* Items *
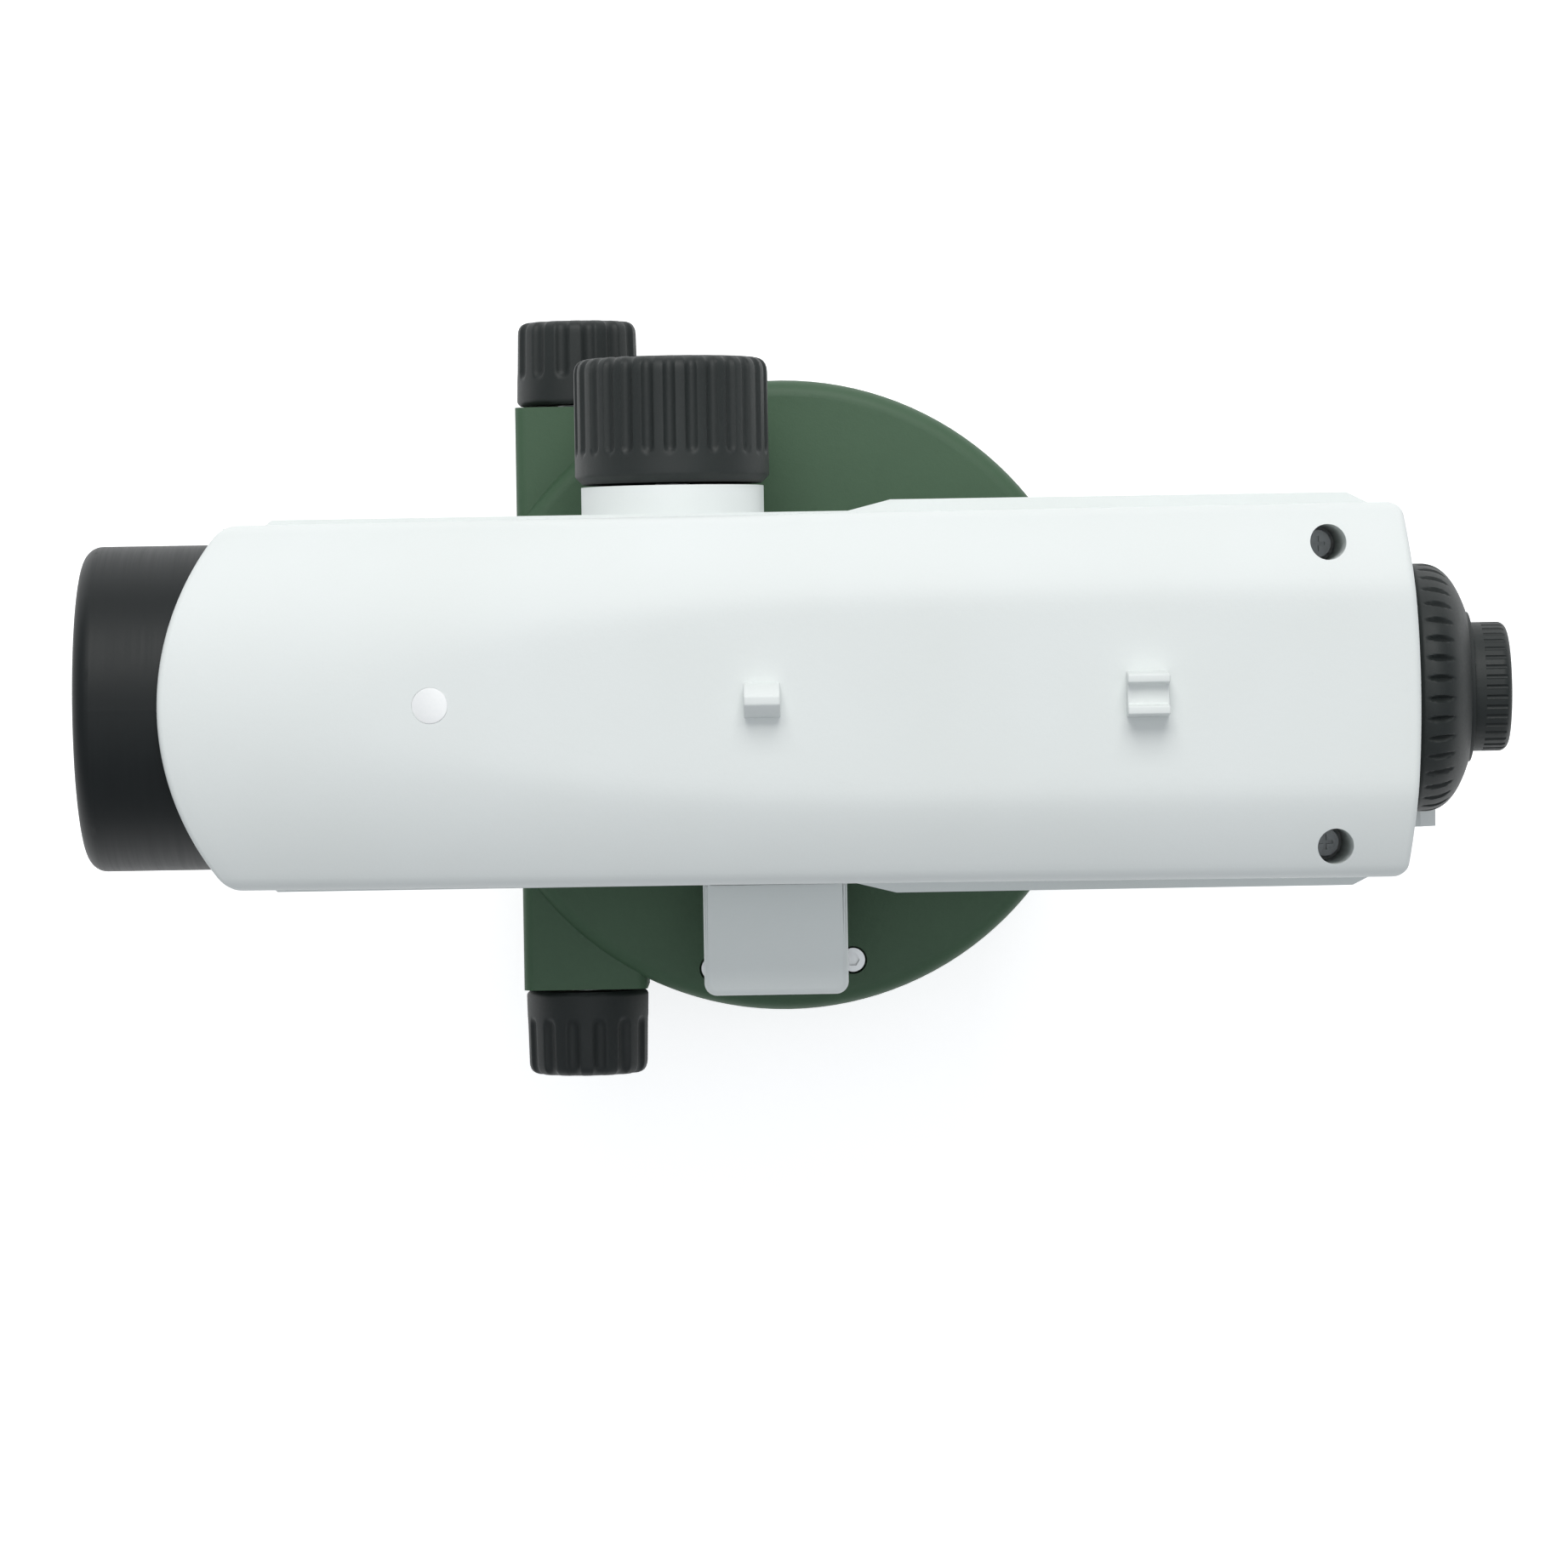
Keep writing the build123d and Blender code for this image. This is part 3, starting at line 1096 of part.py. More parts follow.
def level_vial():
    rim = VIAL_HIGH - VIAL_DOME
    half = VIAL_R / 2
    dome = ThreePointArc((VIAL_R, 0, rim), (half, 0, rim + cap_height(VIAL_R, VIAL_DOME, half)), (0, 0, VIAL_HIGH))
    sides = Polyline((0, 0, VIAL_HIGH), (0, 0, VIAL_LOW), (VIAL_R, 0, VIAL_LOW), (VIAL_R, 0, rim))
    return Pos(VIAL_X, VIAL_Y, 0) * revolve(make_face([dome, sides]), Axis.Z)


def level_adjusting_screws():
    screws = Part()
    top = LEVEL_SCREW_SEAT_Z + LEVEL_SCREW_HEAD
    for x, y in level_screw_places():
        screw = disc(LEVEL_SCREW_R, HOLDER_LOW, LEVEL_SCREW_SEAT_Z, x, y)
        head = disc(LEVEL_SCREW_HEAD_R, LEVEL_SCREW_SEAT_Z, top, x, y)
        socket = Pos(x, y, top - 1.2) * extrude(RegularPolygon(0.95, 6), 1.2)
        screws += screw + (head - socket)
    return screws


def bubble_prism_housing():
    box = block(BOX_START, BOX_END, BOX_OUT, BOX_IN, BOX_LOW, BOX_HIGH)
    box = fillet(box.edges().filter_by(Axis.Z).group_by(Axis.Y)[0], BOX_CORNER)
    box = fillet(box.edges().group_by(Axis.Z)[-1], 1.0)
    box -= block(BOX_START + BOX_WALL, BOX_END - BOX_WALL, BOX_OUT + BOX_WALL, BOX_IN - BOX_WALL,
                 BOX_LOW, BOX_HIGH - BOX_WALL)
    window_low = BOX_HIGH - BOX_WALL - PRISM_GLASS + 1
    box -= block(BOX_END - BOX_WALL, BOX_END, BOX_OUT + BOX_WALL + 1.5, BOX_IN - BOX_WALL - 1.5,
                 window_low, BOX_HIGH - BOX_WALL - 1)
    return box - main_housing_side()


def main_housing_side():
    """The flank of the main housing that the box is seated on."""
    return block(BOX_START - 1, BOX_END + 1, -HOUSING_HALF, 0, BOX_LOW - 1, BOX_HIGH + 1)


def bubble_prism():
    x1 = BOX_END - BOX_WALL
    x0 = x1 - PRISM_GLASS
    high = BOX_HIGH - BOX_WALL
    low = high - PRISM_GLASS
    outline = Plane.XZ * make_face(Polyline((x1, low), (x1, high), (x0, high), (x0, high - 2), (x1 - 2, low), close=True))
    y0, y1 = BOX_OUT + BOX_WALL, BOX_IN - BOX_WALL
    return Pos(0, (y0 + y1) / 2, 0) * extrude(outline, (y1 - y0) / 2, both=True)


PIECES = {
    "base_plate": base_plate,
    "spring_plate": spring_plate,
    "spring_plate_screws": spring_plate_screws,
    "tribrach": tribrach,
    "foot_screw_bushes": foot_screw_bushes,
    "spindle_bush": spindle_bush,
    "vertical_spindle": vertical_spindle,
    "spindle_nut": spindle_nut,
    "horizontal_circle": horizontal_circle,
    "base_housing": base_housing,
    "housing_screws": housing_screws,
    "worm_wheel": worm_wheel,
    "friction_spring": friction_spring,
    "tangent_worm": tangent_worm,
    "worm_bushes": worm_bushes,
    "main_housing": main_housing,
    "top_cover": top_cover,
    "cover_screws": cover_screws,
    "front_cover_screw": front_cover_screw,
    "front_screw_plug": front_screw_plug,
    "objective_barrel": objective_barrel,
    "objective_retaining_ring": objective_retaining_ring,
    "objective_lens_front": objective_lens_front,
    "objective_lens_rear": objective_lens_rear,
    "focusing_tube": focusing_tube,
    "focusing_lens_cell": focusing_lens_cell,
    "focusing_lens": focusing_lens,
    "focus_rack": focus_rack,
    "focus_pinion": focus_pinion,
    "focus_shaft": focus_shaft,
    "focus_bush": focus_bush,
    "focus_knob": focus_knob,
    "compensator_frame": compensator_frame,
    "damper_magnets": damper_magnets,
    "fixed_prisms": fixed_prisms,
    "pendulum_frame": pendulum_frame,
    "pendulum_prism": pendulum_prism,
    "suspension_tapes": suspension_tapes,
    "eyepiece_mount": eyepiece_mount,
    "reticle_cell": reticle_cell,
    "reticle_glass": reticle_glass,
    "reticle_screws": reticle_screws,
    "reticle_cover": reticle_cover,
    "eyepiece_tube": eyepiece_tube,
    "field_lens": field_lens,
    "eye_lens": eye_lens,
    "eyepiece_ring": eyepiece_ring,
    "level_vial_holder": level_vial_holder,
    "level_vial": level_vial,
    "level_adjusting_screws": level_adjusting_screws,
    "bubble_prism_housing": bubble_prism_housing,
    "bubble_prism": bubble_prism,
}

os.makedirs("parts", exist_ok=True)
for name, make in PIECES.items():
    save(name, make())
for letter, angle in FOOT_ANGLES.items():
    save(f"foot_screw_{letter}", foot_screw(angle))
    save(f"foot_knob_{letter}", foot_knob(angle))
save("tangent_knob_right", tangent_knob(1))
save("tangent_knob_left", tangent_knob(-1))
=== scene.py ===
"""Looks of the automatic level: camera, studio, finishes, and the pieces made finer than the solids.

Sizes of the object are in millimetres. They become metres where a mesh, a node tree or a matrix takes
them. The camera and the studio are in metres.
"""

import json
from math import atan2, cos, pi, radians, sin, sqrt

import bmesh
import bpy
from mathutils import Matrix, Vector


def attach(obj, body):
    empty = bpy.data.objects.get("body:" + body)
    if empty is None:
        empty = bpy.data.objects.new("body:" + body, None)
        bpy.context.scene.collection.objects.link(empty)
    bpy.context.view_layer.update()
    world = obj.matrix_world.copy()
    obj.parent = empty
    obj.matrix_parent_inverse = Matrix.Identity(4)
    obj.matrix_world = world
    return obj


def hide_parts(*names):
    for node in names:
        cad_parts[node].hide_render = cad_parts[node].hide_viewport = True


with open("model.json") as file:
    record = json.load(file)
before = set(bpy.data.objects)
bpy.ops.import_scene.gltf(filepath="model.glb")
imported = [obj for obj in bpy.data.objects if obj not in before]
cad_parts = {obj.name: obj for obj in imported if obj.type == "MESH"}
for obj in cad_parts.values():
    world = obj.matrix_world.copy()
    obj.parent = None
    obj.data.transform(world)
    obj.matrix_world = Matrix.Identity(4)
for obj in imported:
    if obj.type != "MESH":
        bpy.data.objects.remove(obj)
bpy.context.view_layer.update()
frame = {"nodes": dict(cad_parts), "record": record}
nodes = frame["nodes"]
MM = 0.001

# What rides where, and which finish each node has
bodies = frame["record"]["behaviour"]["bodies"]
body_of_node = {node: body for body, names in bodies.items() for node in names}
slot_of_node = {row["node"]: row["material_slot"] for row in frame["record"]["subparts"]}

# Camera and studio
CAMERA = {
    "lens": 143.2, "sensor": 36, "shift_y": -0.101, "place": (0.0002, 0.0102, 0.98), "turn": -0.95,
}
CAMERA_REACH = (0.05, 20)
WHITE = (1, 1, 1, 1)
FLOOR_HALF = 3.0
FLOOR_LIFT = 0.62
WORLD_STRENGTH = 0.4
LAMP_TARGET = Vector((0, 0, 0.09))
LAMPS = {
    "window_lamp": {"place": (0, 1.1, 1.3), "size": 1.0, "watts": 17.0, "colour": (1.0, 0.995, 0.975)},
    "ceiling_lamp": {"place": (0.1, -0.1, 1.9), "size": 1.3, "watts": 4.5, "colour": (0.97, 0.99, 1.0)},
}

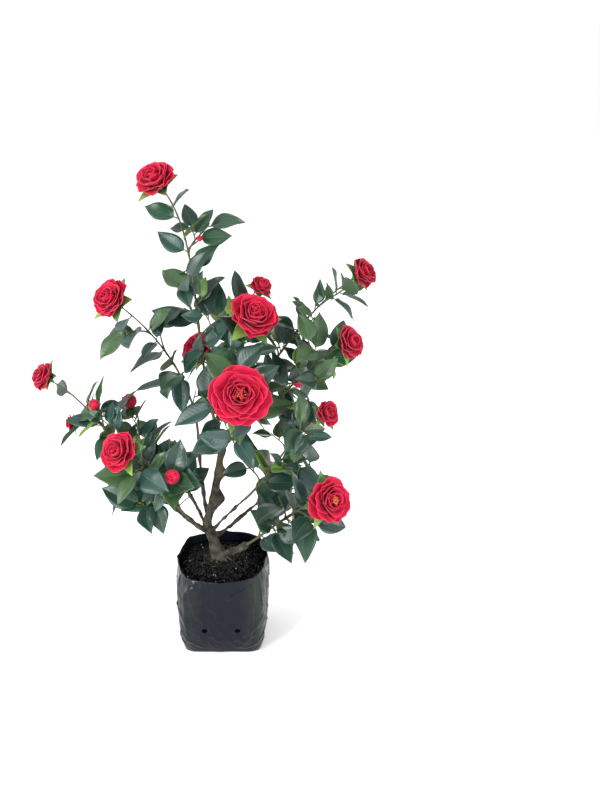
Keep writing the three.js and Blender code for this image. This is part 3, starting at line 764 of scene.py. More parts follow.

* Instruction *
Transcribe each line of the data above, unaltered, from the one where "for letter, angle" appears to the one where "bpy.data.objects.remove(obj)" appears, inclusive of both.

* Task result *
for letter, angle in FOOT_ANGLES.items():
    save(f"foot_screw_{letter}", foot_screw(angle))
    save(f"foot_knob_{letter}", foot_knob(angle))
save("tangent_knob_right", tangent_knob(1))
save("tangent_knob_left", tangent_knob(-1))
=== scene.py ===
"""Looks of the automatic level: camera, studio, finishes, and the pieces made finer than the solids.

Sizes of the object are in millimetres. They become metres where a mesh, a node tree or a matrix takes
them. The camera and the studio are in metres.
"""

import json
from math import atan2, cos, pi, radians, sin, sqrt

import bmesh
import bpy
from mathutils import Matrix, Vector


def attach(obj, body):
    empty = bpy.data.objects.get("body:" + body)
    if empty is None:
        empty = bpy.data.objects.new("body:" + body, None)
        bpy.context.scene.collection.objects.link(empty)
    bpy.context.view_layer.update()
    world = obj.matrix_world.copy()
    obj.parent = empty
    obj.matrix_parent_inverse = Matrix.Identity(4)
    obj.matrix_world = world
    return obj


def hide_parts(*names):
    for node in names:
        cad_parts[node].hide_render = cad_parts[node].hide_viewport = True


with open("model.json") as file:
    record = json.load(file)
before = set(bpy.data.objects)
bpy.ops.import_scene.gltf(filepath="model.glb")
imported = [obj for obj in bpy.data.objects if obj not in before]
cad_parts = {obj.name: obj for obj in imported if obj.type == "MESH"}
for obj in cad_parts.values():
    world = obj.matrix_world.copy()
    obj.parent = None
    obj.data.transform(world)
    obj.matrix_world = Matrix.Identity(4)
for obj in imported:
    if obj.type != "MESH":
        bpy.data.objects.remove(obj)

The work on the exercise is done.